From a career standpoint, millennials are hard pressed to achieve these objectives on their own. Besides working with companies whose values and goals align with theirs, they also require mentorship from those who came before them.
“Mentor; a wise and trusted counselor or teacher.” – Wikipedia
From the standpoint of the procurement world, is the previous (boomer) generation, up to the task?
Industry thought leaders such as Dr. Robert Handfield and Kate Vitasek have suggested that the boomers may not be capable of assuming such a role.
During an interview on my radio show, Dr. Handfield indicated that there is a definite and definitive break between the generation that came before, and the one stepping into the promise of a brave, new world.
Vitasek was less generous in a separate interview, suggesting that it is not until all of the dinosaurs of the industry have completely died off, that the profession will finally come into its own.
At this point, some of you reading this will likely stop, and dismiss this as an undeserved attack on both your personal character, and procurement professionals as a whole.
Others may become more vociferous in their protest that what the text suggests is outrageous.
Such reactions would be understandable.
However, this doesn’t mean that they are unwarranted.
Worthy To Pass The Torch?
It is not entirely a question of whether the knowledge boomers have to share is worthwhile. It is more a question of a long-standing and pervasive attitude of servitude acquiescence, that is rooted in a fear of rocking the boat or standing out from the herd. This is the real problem, as it suggests that boomers lack the courage to stand-up for important values. It makes one wonder if integrity and taking a stand for one’s beliefs, is trumped by the security of not getting involved.
In other words, does the new generation of procurement professionals want to accept what could be the remnants of a burnt-out stick with an extinguished flame, from a questionable source.

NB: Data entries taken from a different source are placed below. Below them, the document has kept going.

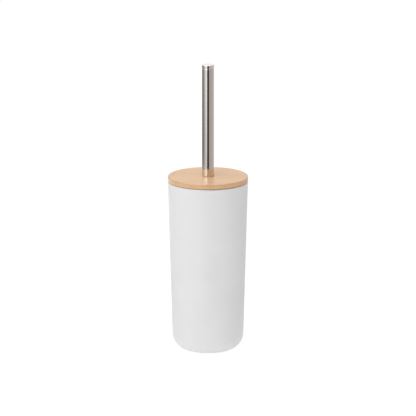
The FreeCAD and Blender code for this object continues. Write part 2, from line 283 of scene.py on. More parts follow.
def paint_floor():
    paint = Finish("floor_white", grey(1), 0.9, Specular_IOR_Level=0.0, Emission_Color=grey(1))
    seen = paint.seen()
    paint.use(
        Base_Color=paint.mix(seen, grey(FLOOR_PAINT), grey(SEEN_PAINT)),
        Emission_Strength=paint.fit(seen, 0, 1, TABLE_LIGHT, SEEN_GLOW),
    )

    # From below the floor is clear, so that a low view can look up through it.
    clear = paint.node("BsdfTransparent").outputs[0]
    behind = paint.node("NewGeometry").outputs["Backfacing"]
    paint.show(paint.node("MixShader", {0: behind, 1: paint.shader.outputs[0], 2: clear}).outputs[0])
    return paint.material


floor = linked("floor", disc_mesh("floor", FLOOR_RADIUS, FLOOR_SIDES))
floor.data.materials.append(paint_floor())
floor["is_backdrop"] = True

world = bpy.data.worlds.new("white_room")
world.use_nodes = True
bpy.context.scene.world = world
sky = Graph(world.node_tree)
dome = world.node_tree.nodes["Background"]
sky.feed(dome.inputs["Color"], grey(1))
sky.feed(dome.inputs["Strength"], sky.fit(sky.seen(), 0, 1, SKY_LIGHT, 1.0))
print(f"floor {2 * FLOOR_RADIUS:.0f} m across, soft light from the sky {SKY_LIGHT}")

# %% [markdown]
# ## The lamps
#
# The lid's flat top is the brightest part of the wood, and the left of the cup is a little
# brighter than its right, with no hard edge anywhere. Two softboxes do that: a square one
# overhead and a tall one at the front left. The dome and the floor fill the rest. Small
# lamps would be simpler, but they would leave hot spots on the satin plastic.

# %% Softboxes
SOFTBOXES = {  # turn from the camera's side and rise in degrees, distance and size in metres, watts
    "top_softbox": (0, 90, 1.8, (1.4, 1.4), 11.0),
    "side_softbox": (-36, 24, 2.2, (1.1, 1.7), 11.0),
}


def around_axis(turn, rise, distance):
    """A point that far from the object's middle; turn 0 is towards the camera."""
    turn, rise = math.radians(turn), math.radians(rise)
    flat = distance * math.cos(rise)
    return aim + Vector((flat * math.sin(turn), -flat * math.cos(turn), distance * math.sin(rise)))


for name, (turn, rise, distance, size, watts) in SOFTBOXES.items():
    lamp = linked(name, bpy.data.lights.new(name, "AREA"))
    lamp.data.shape = "RECTANGLE"
    lamp.data.size, lamp.data.size_y = size
    lamp.data.energy = watts
    lamp.location = around_axis(turn, rise, distance)
    lamp.visible_camera = False
    look_at(lamp, aim)
    print(f"{name} {distance} m away, {watts} W")

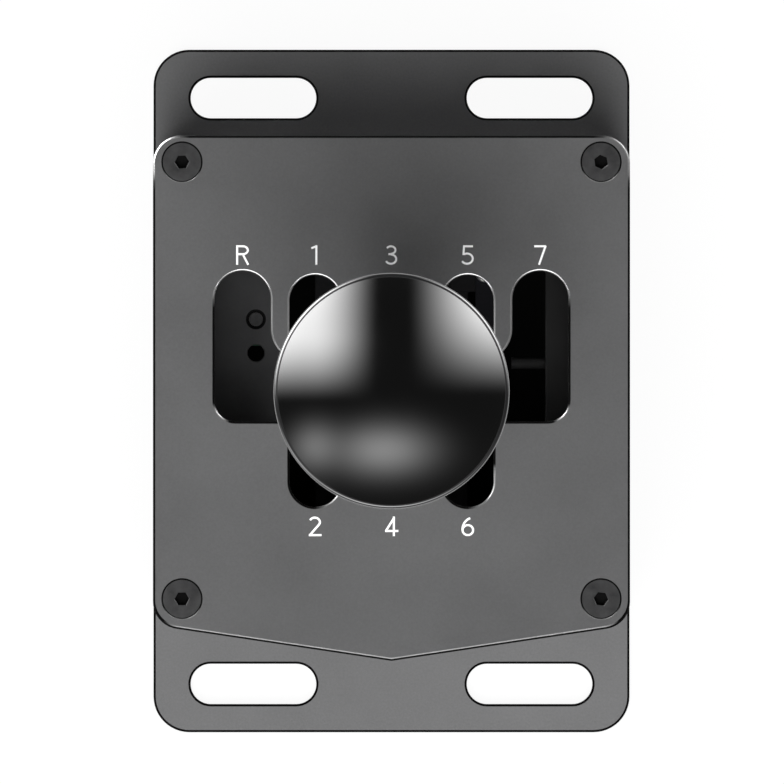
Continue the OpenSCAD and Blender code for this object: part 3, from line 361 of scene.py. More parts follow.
def level_normals(mesh):
    """Keeps flat faces flat and turns the normals over their rounded edges only.

    The second material's faces are the rounded ones."""
    limits = (math.cos(PLAIN_TURN), math.cos(ROUNDED_TURN))
    plain = [{} for _ in mesh.vertices]
    curved = [{} for _ in mesh.vertices]
    for face in mesh.polygons:
        face.use_smooth = True
        table = curved if face.material_index == 1 else plain
        for vertex in face.vertices:
            table[vertex][tuple(round(part, 2) for part in face.normal)] = face.normal.copy()
    normals = []
    for face in mesh.polygons:
        limit = limits[face.material_index == 1]
        for vertex in face.vertices:
            near = []
            for table in (plain, curved):
                near = near or [way for way in table[vertex].values() if way.dot(face.normal) > limit]
            normals.append(sum(near, Vector()).normalized() if near else face.normal.copy())
    mesh.normals_split_custom_set(normals)


def dress(node, body, slot, edge, steps=3, coats=None, share=None, longest=None):
    """A copy of a CAD node with rounded edges, which stands for it.

    coats names the finish of its faces and then that of its rounded edges, where they aren't
    the slot's. share says how much of the rounding an edge gets from the place of its middle,
    and longest how long a part of an edge may be for that."""
    piece = new_object(node + "_piece", merged_mesh(node))
    materials = [finish_of(name) for name in (coats or slot).split()]
    for material in (materials[0], materials[-1]):
        piece.data.materials.append(material)
    weigh_edges(piece.data, edge, share or (lambda place: 1.0), longest)
    rounding = piece.modifiers.new("Rounded edges", "BEVEL")
    rounding.width = edge
    rounding.segments = steps
    rounding.limit_method = "WEIGHT"
    rounding.use_clamp_overlap = False
    rounding.loop_slide = False
    rounding.miter_outer = "MITER_ARC"
    rounding.material = 1
    bake(piece)
    refill(piece.data)
    level_normals(piece.data)
    return finish(piece, body, slot, node)


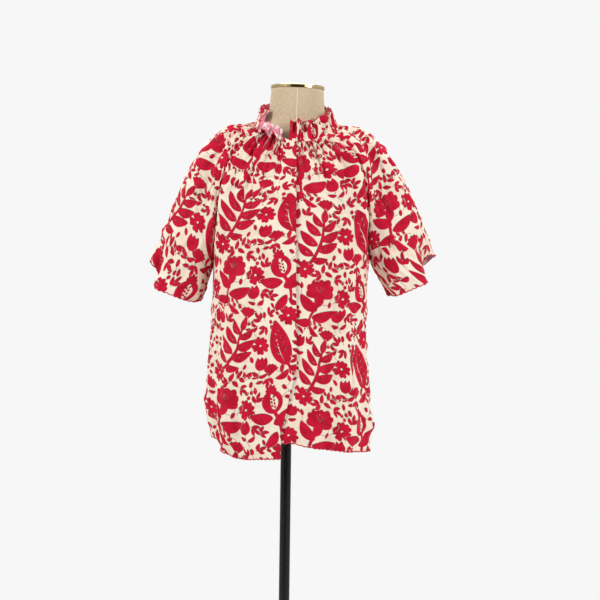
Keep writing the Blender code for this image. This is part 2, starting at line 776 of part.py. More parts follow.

Given the revelations from the #CodeGate scandal, the audit -which was prompted by serious concerns regarding the potential conflict of interest between the association and the organizations with whom it has strategic relations, should be readily available for all to review.
Instead, and in an effort to keep the findings from the audit secret, the NIGP has retained the services of one of the country’s most notable law firms.
Shrouded in obfuscating legalese, a letter from the NIGP’s counsel provided a litany of reasons as to why the association would not comply with my request to obtain a copy. They even went so far as to “discourage” me from “attempting to solicit this information from individual members of the NIGP Governing Board, past and present.”
As I would write in my original article, while I do not know what is in the audit and related material, the refusal to provide copies does raise some serious questions. Especially given that the NIGP is responsible for educating public sector procurement professionals, who themselves are required to operate in an environment of full transparency. In short, how can you preach and teach transparency, when you don’t practice it yourself.
This speaks directly to the focus of today’s post.
If the NIGP, which is an international not-for-profit educational and technical organization of public procurement agencies that was established in 1944, does not adhere to the very values that the millennials hold near and dear, then why would the new generation want anything to do with the association?
One Bad Apple
Whether it is fair or not, the NIGP’s actions also tarnish the reputations of those Governing Board members, past and present, who have read the audit and have chosen to remain silent?
Does their silence suggest agreement regarding the association’s decision to withhold information, or does it reflect an intimidated acceptance and a lack of personal courage to stand-up for openness.
I wonder what millennials would do in a similar situation?
In the end, it is not the knowledge you have, but the wisdom you impart that ultimately matters. However, to matter – especially when you want to be looked upon as a mentor – you must have something worthwhile to say, and have someone that is willing to hear you.
When it comes to millennials, it is clear that their willingness to hear you, is based upon whether or not you have their respect and trust.